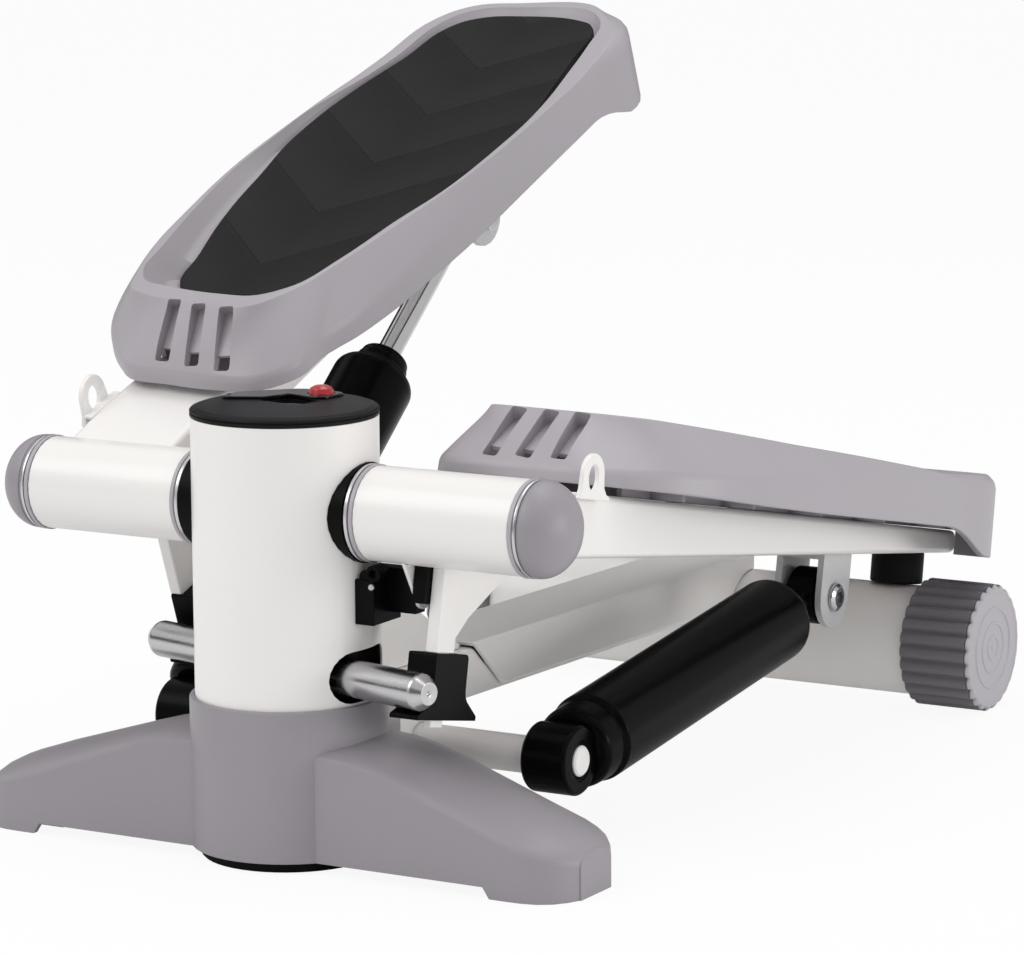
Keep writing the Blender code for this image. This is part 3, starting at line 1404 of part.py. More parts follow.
def make_hook(side, arm):
    """The eye for an exercise band: an ear that stands on a foot welded to the arm's top."""
    inner = HOOK_X - HOOK_THICKNESS / 2
    outer = HOOK_X + HOOK_THICKNESS / 2
    bottom = ARM_TOP + SEAT
    top = HOOK_W + HOOK_RIM
    bend = HOOK_RIM * 0.98
    ear = plate(
        side_name("band_hook", side),
        fillet(
            [
                (HOOK_V - HOOK_RIM - HOOK_FLARE, bottom),
                (HOOK_V + HOOK_RIM, bottom),
                (HOOK_V + HOOK_RIM, top, bend),
                (HOOK_V - HOOK_RIM, top, bend),
            ]
        ),
        side * inner,
        side * outer,
        WHITE_PAINT,
        arm,
    )
    foot = box(
        side_name("hook_foot", side),
        (side * HOOK_FOOT_X, HOOK_V - HOOK_RIM - HOOK_FLARE, bottom),
        (side * HOOK_X, HOOK_V + HOOK_RIM, bottom + HOOK_THICKNESS),
        None,
        arm,
    )
    hole = cylinder(
        side_name("hook_hole", side),
        HOOK_HOLE,
        (side * (HOOK_X - 3 * HOOK_THICKNESS), HOOK_V, HOOK_W),
        (side * (HOOK_X + 3 * HOOK_THICKNESS), HOOK_V, HOOK_W),
        None,
        arm,
        24,
    )
    join(ear, foot)
    cut(ear, hole)


def make_clevis(side, arm):
    """The fork under the arm that takes the top of the damper, with its bolt."""
    r = CLEVIS_RADIUS
    inner_ear = 2 * DAMPER_X - CLEVIS_OUTER
    top = arm_bottom(CLEVIS_V - r) - SEAT
    fork = plate(
        side_name("damper_fork", side),
        fillet(
            [
                (CLEVIS_V - r, arm_bottom(CLEVIS_V - r) - SEAT),
                (CLEVIS_V - r, CLEVIS_W - r, r * 0.98),
                (CLEVIS_V + r, CLEVIS_W - r, r * 0.98),
                (CLEVIS_V + r, arm_bottom(CLEVIS_V + r) - SEAT),
            ]
        ),
        side * inner_ear,
        side * CLEVIS_OUTER,
        WHITE_PAINT,
        arm,
    )
    gap = box(
        side_name("fork_gap", side),
        (side * (inner_ear + CLEVIS_THICKNESS), CLEVIS_V - 2 * r, CLEVIS_W - 2 * r),
        (side * (CLEVIS_OUTER - CLEVIS_THICKNESS), CLEVIS_V + 2 * r, top - CLEVIS_THICKNESS),
        None,
        arm,
    )
    holes = cylinder(
        side_name("bolt_holes", side),
        BOLT_RADIUS + SEAT,
        (side * (inner_ear - 10 * MM), CLEVIS_V, CLEVIS_W),
        (side * (CLEVIS_OUTER + 10 * MM), CLEVIS_V, CLEVIS_W),
        None,
        arm,
        24,
    )
    cut(fork, gap, holes)
    head = CLEVIS_OUTER + SEAT
    nut = inner_ear - SEAT
    bolt = turned(
        side_name("fork_bolt", side),
        (
            (0.0, head + BOLT_HEAD),
            (BOLT_HEAD_RADIUS - 0.8 * MM, head + BOLT_HEAD),
            (BOLT_HEAD_RADIUS, head + BOLT_HEAD - 0.8 * MM),
            (BOLT_HEAD_RADIUS, head),
            (BOLT_RADIUS, head),
            (BOLT_RADIUS, nut),
            (BOLT_HEAD_RADIUS, nut),
            (BOLT_HEAD_RADIUS, nut - 1.6 * BOLT_HEAD),
            (0.0, nut - 1.6 * BOLT_HEAD),
        ),
        CHROME,
        arm,
        "X",
        side,
        16,
    )
    bolt.location = (0, CLEVIS_V, CLEVIS_W)


def make_bumper(side, arm):
    """The rubber stop that lands on the rear tube, square to the arm's underside."""
    tilt = math.atan(ARM_BOTTOM_SLOPE)
    tube_reach = math.hypot(REAR_Y, PIVOT_HEIGHT - REAR_Z)
    tube_angle = math.atan2(REAR_Z - PIVOT_HEIGHT, REAR_Y) - ARM_DOWN
    tube_y = tube_reach * math.cos(tube_angle)
    tube_centre = Vector((side * BUMPER_X, tube_y, tube_reach * math.sin(tube_angle)))
    up = Vector((0, -math.sin(tilt), math.cos(tilt)))
    start = tube_centre + up * (REAR_TUBE_RADIUS + SEAT)
    end = start + up * BUMPER_HEIGHT
    cylinder(side_name("bumper", side), BUMPER_RADIUS, start, end, BLACK_RUBBER, arm, 32)


def make_trigger(arm, tube_form):
    """The tab and magnet that pass the step counter, on the right arm only."""
    tab = plate(
        "sensor_tab",
        fillet(
            [
                (-5.3 * MM, -10.0 * MM),
                (-5.3 * MM, -18.8 * MM),
                (9.5 * MM, -35.5 * MM, 3 * MM),
                (16.5 * MM, -37.5 * MM, 4 * MM),
                (17.0 * MM, -13.5 * MM),
            ]
        ),
        TAB_X,
        TAB_X + TAB_THICKNESS,
        WHITE_PAINT,
        arm,
    )
    cut(tab, tube_form)
    holder = box(
        "magnet_holder",
        (TAB_X + TAB_THICKNESS + SEAT, 2.0 * MM, -34.0 * MM),
        (LEG_OUTER - LEVER_WIDTH - SEAT, 14.0 * MM, -15.0 * MM),
        BLACK_PLASTIC,
        arm,
    )
    cut(holder, tube_form)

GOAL
Everything in the listing above should be restated exactly.

WRITTEN SOLUTION
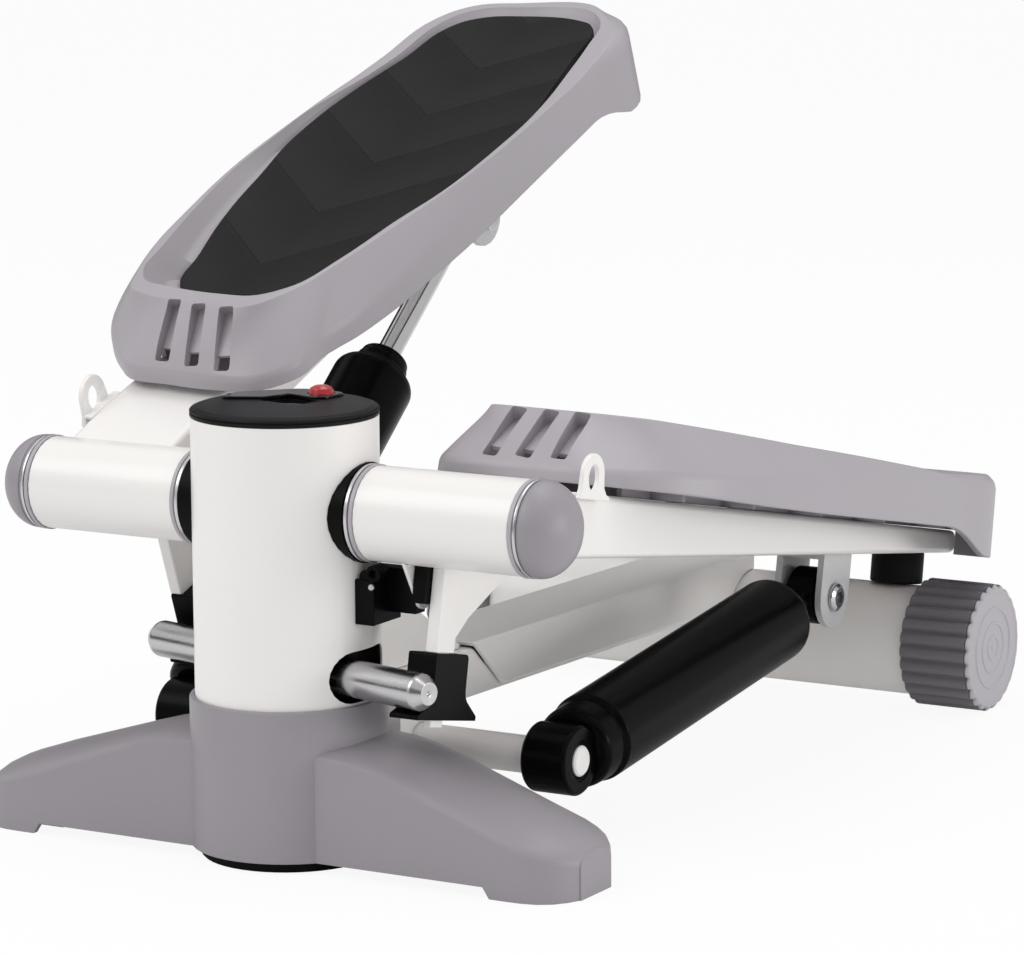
Keep writing the Blender code for this image. This is part 3, starting at line 1404 of part.py. More parts follow.
def make_hook(side, arm):
    """The eye for an exercise band: an ear that stands on a foot welded to the arm's top."""
    inner = HOOK_X - HOOK_THICKNESS / 2
    outer = HOOK_X + HOOK_THICKNESS / 2
    bottom = ARM_TOP + SEAT
    top = HOOK_W + HOOK_RIM
    bend = HOOK_RIM * 0.98
    ear = plate(
        side_name("band_hook", side),
        fillet(
            [
                (HOOK_V - HOOK_RIM - HOOK_FLARE, bottom),
                (HOOK_V + HOOK_RIM, bottom),
                (HOOK_V + HOOK_RIM, top, bend),
                (HOOK_V - HOOK_RIM, top, bend),
            ]
        ),
        side * inner,
        side * outer,
        WHITE_PAINT,
        arm,
    )
    foot = box(
        side_name("hook_foot", side),
        (side * HOOK_FOOT_X, HOOK_V - HOOK_RIM - HOOK_FLARE, bottom),
        (side * HOOK_X, HOOK_V + HOOK_RIM, bottom + HOOK_THICKNESS),
        None,
        arm,
    )
    hole = cylinder(
        side_name("hook_hole", side),
        HOOK_HOLE,
        (side * (HOOK_X - 3 * HOOK_THICKNESS), HOOK_V, HOOK_W),
        (side * (HOOK_X + 3 * HOOK_THICKNESS), HOOK_V, HOOK_W),
        None,
        arm,
        24,
    )
    join(ear, foot)
    cut(ear, hole)


def make_clevis(side, arm):
    """The fork under the arm that takes the top of the damper, with its bolt."""
    r = CLEVIS_RADIUS
    inner_ear = 2 * DAMPER_X - CLEVIS_OUTER
    top = arm_bottom(CLEVIS_V - r) - SEAT
    fork = plate(
        side_name("damper_fork", side),
        fillet(
            [
                (CLEVIS_V - r, arm_bottom(CLEVIS_V - r) - SEAT),
                (CLEVIS_V - r, CLEVIS_W - r, r * 0.98),
                (CLEVIS_V + r, CLEVIS_W - r, r * 0.98),
                (CLEVIS_V + r, arm_bottom(CLEVIS_V + r) - SEAT),
            ]
        ),
        side * inner_ear,
        side * CLEVIS_OUTER,
        WHITE_PAINT,
        arm,
    )
    gap = box(
        side_name("fork_gap", side),
        (side * (inner_ear + CLEVIS_THICKNESS), CLEVIS_V - 2 * r, CLEVIS_W - 2 * r),
        (side * (CLEVIS_OUTER - CLEVIS_THICKNESS), CLEVIS_V + 2 * r, top - CLEVIS_THICKNESS),
        None,
        arm,
    )
    holes = cylinder(
        side_name("bolt_holes", side),
        BOLT_RADIUS + SEAT,
        (side * (inner_ear - 10 * MM), CLEVIS_V, CLEVIS_W),
        (side * (CLEVIS_OUTER + 10 * MM), CLEVIS_V, CLEVIS_W),
        None,
        arm,
        24,
    )
    cut(fork, gap, holes)
    head = CLEVIS_OUTER + SEAT
    nut = inner_ear - SEAT
    bolt = turned(
        side_name("fork_bolt", side),
        (
            (0.0, head + BOLT_HEAD),
            (BOLT_HEAD_RADIUS - 0.8 * MM, head + BOLT_HEAD),
            (BOLT_HEAD_RADIUS, head + BOLT_HEAD - 0.8 * MM),
            (BOLT_HEAD_RADIUS, head),
            (BOLT_RADIUS, head),
            (BOLT_RADIUS, nut),
            (BOLT_HEAD_RADIUS, nut),
            (BOLT_HEAD_RADIUS, nut - 1.6 * BOLT_HEAD),
            (0.0, nut - 1.6 * BOLT_HEAD),
        ),
        CHROME,
        arm,
        "X",
        side,
        16,
    )
    bolt.location = (0, CLEVIS_V, CLEVIS_W)


def make_bumper(side, arm):
    """The rubber stop that lands on the rear tube, square to the arm's underside."""
    tilt = math.atan(ARM_BOTTOM_SLOPE)
    tube_reach = math.hypot(REAR_Y, PIVOT_HEIGHT - REAR_Z)
    tube_angle = math.atan2(REAR_Z - PIVOT_HEIGHT, REAR_Y) - ARM_DOWN
    tube_y = tube_reach * math.cos(tube_angle)
    tube_centre = Vector((side * BUMPER_X, tube_y, tube_reach * math.sin(tube_angle)))
    up = Vector((0, -math.sin(tilt), math.cos(tilt)))
    start = tube_centre + up * (REAR_TUBE_RADIUS + SEAT)
    end = start + up * BUMPER_HEIGHT
    cylinder(side_name("bumper", side), BUMPER_RADIUS, start, end, BLACK_RUBBER, arm, 32)


def make_trigger(arm, tube_form):
    """The tab and magnet that pass the step counter, on the right arm only."""
    tab = plate(
        "sensor_tab",
        fillet(
            [
                (-5.3 * MM, -10.0 * MM),
                (-5.3 * MM, -18.8 * MM),
                (9.5 * MM, -35.5 * MM, 3 * MM),
                (16.5 * MM, -37.5 * MM, 4 * MM),
                (17.0 * MM, -13.5 * MM),
            ]
        ),
        TAB_X,
        TAB_X + TAB_THICKNESS,
        WHITE_PAINT,
        arm,
    )
    cut(tab, tube_form)
    holder = box(
        "magnet_holder",
        (TAB_X + TAB_THICKNESS + SEAT, 2.0 * MM, -34.0 * MM),
        (LEG_OUTER - LEVER_WIDTH - SEAT, 14.0 * MM, -15.0 * MM),
        BLACK_PLASTIC,
        arm,
    )
    cut(holder, tube_form)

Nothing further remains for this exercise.